Property prices in the UK are now growing at their fastest rate for four years, but will the property boom continue?
A new report has shown that property prices increased by 0.8% in March, however this headline figure hides the fact that it is mainly rises in London house prices that are contributing to this figure – price increases were more modest throughout the rest of the UK.
There are various factors at work to determine how property prices will fare in the future, however one of the strongest drivers is a continuing shortage of housing.
Low house occupancy drives prices up
The biggest concentration of second homes is in central London, presumably because people work and live in London during the week and then go back home somewhere else at the weekend. This creates low occupancy rates which when coupled with a scarcity of property in London, drives up prices.
We also see a rise in the number of second homes purchased in sought after rural areas, so many houses are left vacant for most of the year. This strengthens the demand for these houses, and increases their prices for those who can afford to buy them.
With more people being able to afford second homes in desirable areas, this sector will continue to force house prices upwards unless there is a change in legislation which penalises second home ownership, which is unlikely.
Buy to let and Buy to sit investors can influence prices either way
Buy to let investors are buying up properties in the hope of finding tenants, and drive house prices upwards with a strong demand for this type of speculative investment. In many areas of the UK, particularly London, it has been the buy to let investors who have powered the rise in house prices.
However if rental demand outstrips supply then rents will fall, squeezing the margins available to buy to let investors. Further rises in interest rates may then drive these investors into a loss, forcing them to sell. If this happens, prices will inevitably fall, but would probably not induce a price crash, because of the inherent demand for houses from people looking to buy them to live in.
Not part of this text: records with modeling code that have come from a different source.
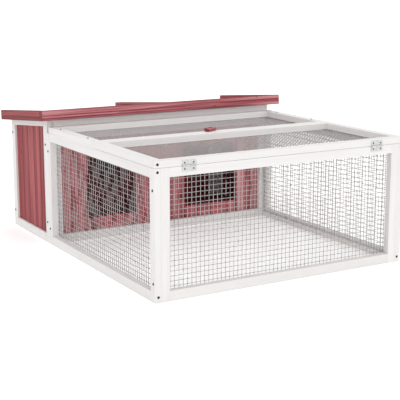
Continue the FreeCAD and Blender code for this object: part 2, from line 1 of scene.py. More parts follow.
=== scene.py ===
import json
import math
import random

import bmesh
import bpy
import numpy as np
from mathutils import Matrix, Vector
from mathutils import noise as smooth_noise


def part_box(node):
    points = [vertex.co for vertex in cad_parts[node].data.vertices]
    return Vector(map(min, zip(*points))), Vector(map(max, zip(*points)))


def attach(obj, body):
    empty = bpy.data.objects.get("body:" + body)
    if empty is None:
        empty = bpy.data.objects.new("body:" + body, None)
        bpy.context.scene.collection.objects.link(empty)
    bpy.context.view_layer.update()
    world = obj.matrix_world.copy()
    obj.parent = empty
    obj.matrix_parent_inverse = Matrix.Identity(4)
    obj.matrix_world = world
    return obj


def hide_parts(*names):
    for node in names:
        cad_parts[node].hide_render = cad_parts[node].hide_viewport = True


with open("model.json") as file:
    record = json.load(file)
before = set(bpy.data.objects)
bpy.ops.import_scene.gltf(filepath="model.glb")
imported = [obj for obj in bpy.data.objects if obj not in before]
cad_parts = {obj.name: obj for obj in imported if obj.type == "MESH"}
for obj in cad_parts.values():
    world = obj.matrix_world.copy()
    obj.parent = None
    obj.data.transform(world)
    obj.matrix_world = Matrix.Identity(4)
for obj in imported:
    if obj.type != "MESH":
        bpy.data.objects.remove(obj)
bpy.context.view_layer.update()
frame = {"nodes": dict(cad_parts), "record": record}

MM = 0.001

# ---------------------------------------------------------------------------
# What the record says of each node: its material slot and the body it moves with
# ---------------------------------------------------------------------------

SLOT_OF = {part["node"]: part["material_slot"] for part in frame["record"]["subparts"]}
BODY_OF = {
    node: body
    for body, nodes in frame["record"]["behaviour"]["bodies"].items()
    for node in nodes
}


# ---------------------------------------------------------------------------
# Materials
# ---------------------------------------------------------------------------


# A Mix node's sockets when it mixes colours: how much, the first colour, the second, the result.
MIX_INPUTS = (0, 6, 7)
MIX_RESULT = 2

BUMP = 0.35
BUMP_DEPTH = 0.4 * MM
WHITE_RING = 4.2 * MM   # the width of a growth ring
RED_RING = 4.6 * MM


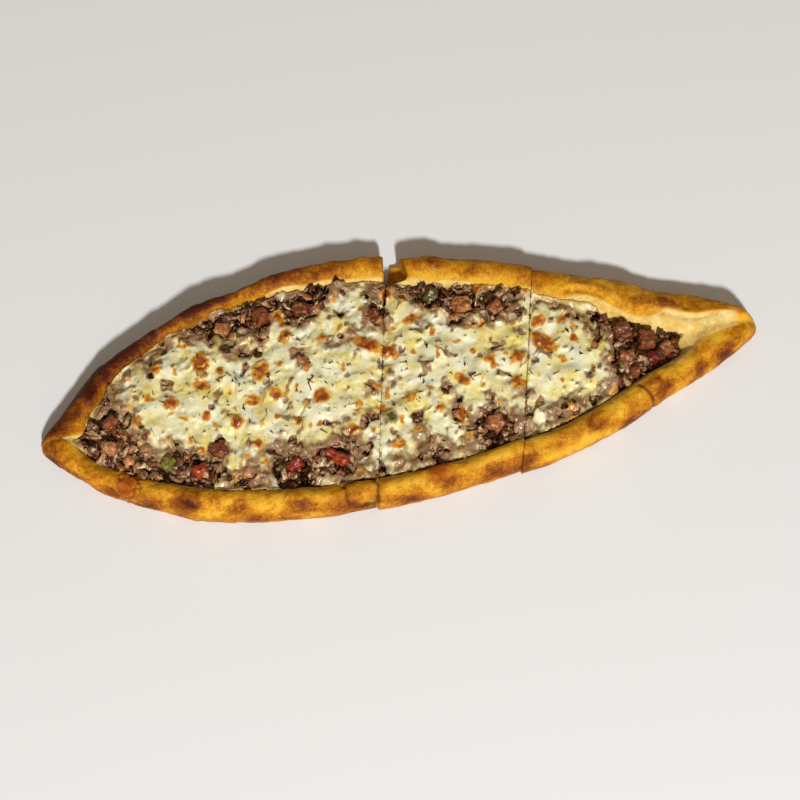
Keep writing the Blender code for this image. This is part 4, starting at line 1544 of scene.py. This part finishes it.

Rising property prices attracts investors who are prepared to buy new properties “off plan” and then leave them empty for a couple of years so that they can sell them “as new” for a large capital gain. These “buy to sit” investors are mainly large scale investors who have the funds to buy a large numbers of properties, leaving them unoccupied and increasing the overall demand for housing, which drives the house prices up further.
The buy to sit investor relies on increases in property prices to be bigger than their costs, however a general price reduction threatens this business model, forcing this type of investor to start selling their properties.
Rises in interest rates can increase their costs in the same way, so there is huge sensitivity to interest rate rises and market sentiment.
Interest rate rises could drive house prices down
Interest rates have been rising over the last eighteen months and the trend looks set to continue as inflation is now above the threshold set by the Bank of England. A further 0.25% rise is expected in May.
As people have to borrow heavily to buy their homes at current high prices, they are very susceptible to rises in interest rates. Further rate hikes could stop people buying houses, driving prices downwards and for some, unfortunately, into negative equity.
Further interest rate rises would certainly cause house prices to stop increasing and maybe start a slow decline.
When America sneezes…
Widespread problems with escalating debt in the USA is causing house prices to fall throughout the country. Fewer new houses are being built and fewer investors are investing in residential property. House prices over there, could fall further.
All too often, events in the USA are mirrored on this side of the Atlantic. The UK is experiencing record levels of debt and the number of people with debt problems is increasing rapidly. There is a definite risk that the UK debt burden could trigger a downturn in the housing market, as is occurring in the USA now, particularly if interest rates continue to rise.
So will house prices continue to rise?
Taking these factors into account, it is likely that they will, at least during 2007.
What happens in 2008 and beyond will depend on interest rates and the overall burden of debt. We consider that a reduced desire to borrow, coupled with higher interest rates and a saturating rental market will stop house prices rising at the very least, and probably trigger a slight decrease in house prices towards the end of 2008. Time will tell!